[Collected data]

^^^^^^^^

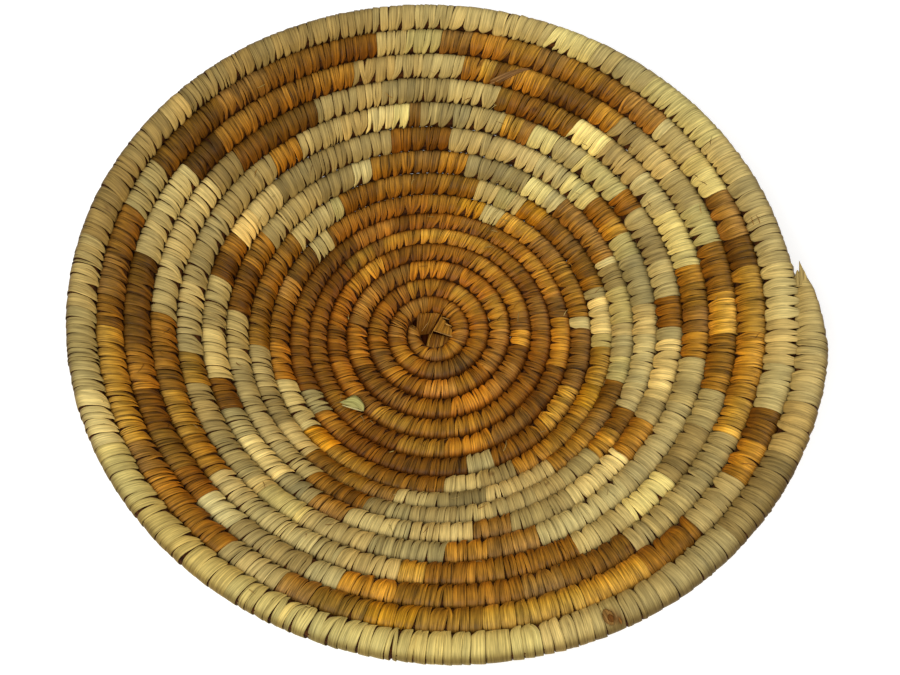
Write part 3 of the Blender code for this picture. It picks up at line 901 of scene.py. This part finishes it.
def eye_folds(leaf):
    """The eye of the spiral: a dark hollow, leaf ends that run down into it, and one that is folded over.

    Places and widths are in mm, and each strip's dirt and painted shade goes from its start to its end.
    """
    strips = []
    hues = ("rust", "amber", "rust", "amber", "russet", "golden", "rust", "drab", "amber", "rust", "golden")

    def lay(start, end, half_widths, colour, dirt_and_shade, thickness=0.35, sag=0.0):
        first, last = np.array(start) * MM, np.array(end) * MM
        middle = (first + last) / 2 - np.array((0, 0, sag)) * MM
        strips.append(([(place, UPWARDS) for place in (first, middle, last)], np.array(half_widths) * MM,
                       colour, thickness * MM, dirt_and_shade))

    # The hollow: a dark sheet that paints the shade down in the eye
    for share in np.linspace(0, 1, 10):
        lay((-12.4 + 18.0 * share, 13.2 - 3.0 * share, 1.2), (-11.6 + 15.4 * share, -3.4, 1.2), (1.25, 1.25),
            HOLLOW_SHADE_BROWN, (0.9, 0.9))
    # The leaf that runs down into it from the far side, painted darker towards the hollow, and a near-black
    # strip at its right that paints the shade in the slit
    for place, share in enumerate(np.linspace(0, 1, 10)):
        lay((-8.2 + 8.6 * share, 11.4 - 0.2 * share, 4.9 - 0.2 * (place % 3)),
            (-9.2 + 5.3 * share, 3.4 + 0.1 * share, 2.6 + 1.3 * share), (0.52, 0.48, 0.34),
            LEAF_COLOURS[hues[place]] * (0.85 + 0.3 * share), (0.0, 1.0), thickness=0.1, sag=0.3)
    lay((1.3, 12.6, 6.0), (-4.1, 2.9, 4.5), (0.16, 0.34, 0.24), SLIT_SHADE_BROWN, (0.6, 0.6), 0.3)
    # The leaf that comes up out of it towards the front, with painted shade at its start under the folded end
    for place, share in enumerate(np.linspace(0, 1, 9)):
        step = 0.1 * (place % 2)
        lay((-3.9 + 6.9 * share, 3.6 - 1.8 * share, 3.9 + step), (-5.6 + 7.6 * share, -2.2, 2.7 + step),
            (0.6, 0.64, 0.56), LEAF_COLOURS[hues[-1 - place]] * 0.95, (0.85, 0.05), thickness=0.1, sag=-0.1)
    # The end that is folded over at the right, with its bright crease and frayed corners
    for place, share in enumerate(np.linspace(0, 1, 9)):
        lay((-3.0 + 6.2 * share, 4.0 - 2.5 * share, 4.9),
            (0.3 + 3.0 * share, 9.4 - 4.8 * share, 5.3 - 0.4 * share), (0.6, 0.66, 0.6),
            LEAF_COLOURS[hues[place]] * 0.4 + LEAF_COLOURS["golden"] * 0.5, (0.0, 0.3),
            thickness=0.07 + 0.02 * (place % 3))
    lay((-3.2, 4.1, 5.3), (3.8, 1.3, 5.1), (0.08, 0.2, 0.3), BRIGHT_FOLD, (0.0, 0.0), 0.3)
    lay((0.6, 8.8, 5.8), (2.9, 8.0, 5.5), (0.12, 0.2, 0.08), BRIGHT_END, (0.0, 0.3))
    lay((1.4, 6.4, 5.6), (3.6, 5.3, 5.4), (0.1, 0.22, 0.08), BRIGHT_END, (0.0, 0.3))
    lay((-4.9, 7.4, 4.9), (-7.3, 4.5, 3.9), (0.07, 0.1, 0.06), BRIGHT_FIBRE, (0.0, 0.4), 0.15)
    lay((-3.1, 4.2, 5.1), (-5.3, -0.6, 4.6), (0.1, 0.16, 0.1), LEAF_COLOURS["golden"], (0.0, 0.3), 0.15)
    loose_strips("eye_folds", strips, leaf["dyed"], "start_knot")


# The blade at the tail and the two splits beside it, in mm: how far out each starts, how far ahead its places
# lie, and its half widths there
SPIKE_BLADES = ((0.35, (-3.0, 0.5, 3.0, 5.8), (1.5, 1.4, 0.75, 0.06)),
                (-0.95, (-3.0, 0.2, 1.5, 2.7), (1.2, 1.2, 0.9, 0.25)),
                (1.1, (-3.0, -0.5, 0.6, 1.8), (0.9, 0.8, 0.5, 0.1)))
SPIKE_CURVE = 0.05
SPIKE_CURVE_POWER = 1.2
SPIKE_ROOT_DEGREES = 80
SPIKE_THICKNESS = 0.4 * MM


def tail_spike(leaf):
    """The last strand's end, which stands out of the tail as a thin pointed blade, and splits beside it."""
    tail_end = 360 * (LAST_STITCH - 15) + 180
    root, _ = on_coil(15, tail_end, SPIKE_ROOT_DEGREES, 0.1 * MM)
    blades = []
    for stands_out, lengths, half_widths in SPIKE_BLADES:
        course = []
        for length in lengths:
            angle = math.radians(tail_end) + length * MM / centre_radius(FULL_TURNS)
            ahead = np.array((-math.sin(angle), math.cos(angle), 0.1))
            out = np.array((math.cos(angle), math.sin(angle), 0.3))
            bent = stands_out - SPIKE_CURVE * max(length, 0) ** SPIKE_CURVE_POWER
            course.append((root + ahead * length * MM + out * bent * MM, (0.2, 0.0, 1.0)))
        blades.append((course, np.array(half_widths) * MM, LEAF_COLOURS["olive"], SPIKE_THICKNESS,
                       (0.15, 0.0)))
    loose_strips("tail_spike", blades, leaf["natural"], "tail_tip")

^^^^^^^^

[Objective]
Extract the lines above, from the first one through the one containing "colour, thickness *", and return only those, unchanged.

[Answer to this task]
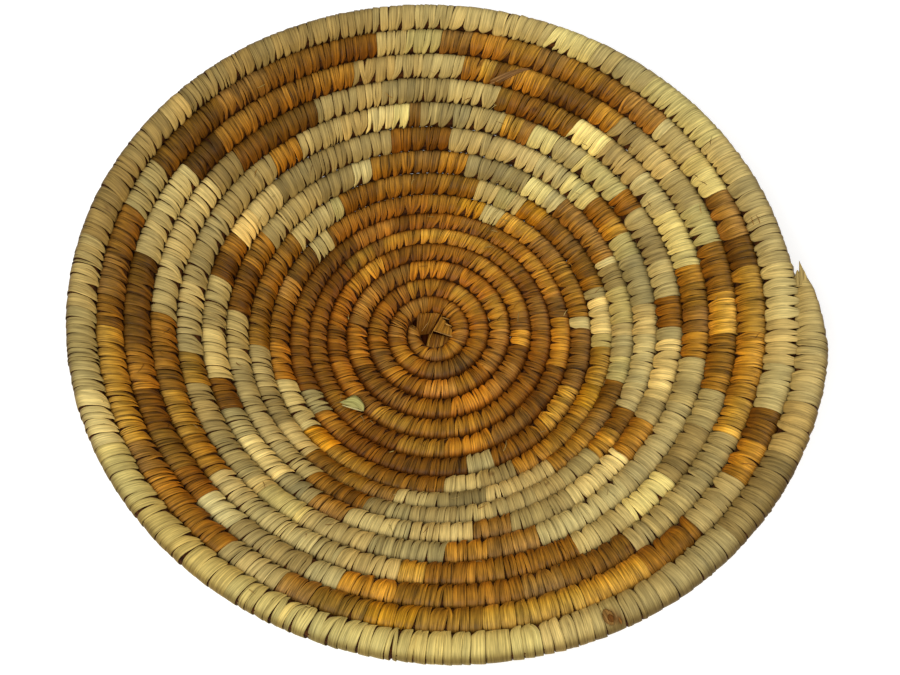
Write part 3 of the Blender code for this picture. It picks up at line 901 of scene.py. This part finishes it.
def eye_folds(leaf):
    """The eye of the spiral: a dark hollow, leaf ends that run down into it, and one that is folded over.

    Places and widths are in mm, and each strip's dirt and painted shade goes from its start to its end.
    """
    strips = []
    hues = ("rust", "amber", "rust", "amber", "russet", "golden", "rust", "drab", "amber", "rust", "golden")

    def lay(start, end, half_widths, colour, dirt_and_shade, thickness=0.35, sag=0.0):
        first, last = np.array(start) * MM, np.array(end) * MM
        middle = (first + last) / 2 - np.array((0, 0, sag)) * MM
        strips.append(([(place, UPWARDS) for place in (first, middle, last)], np.array(half_widths) * MM,
                       colour, thickness * MM, dirt_and_shade))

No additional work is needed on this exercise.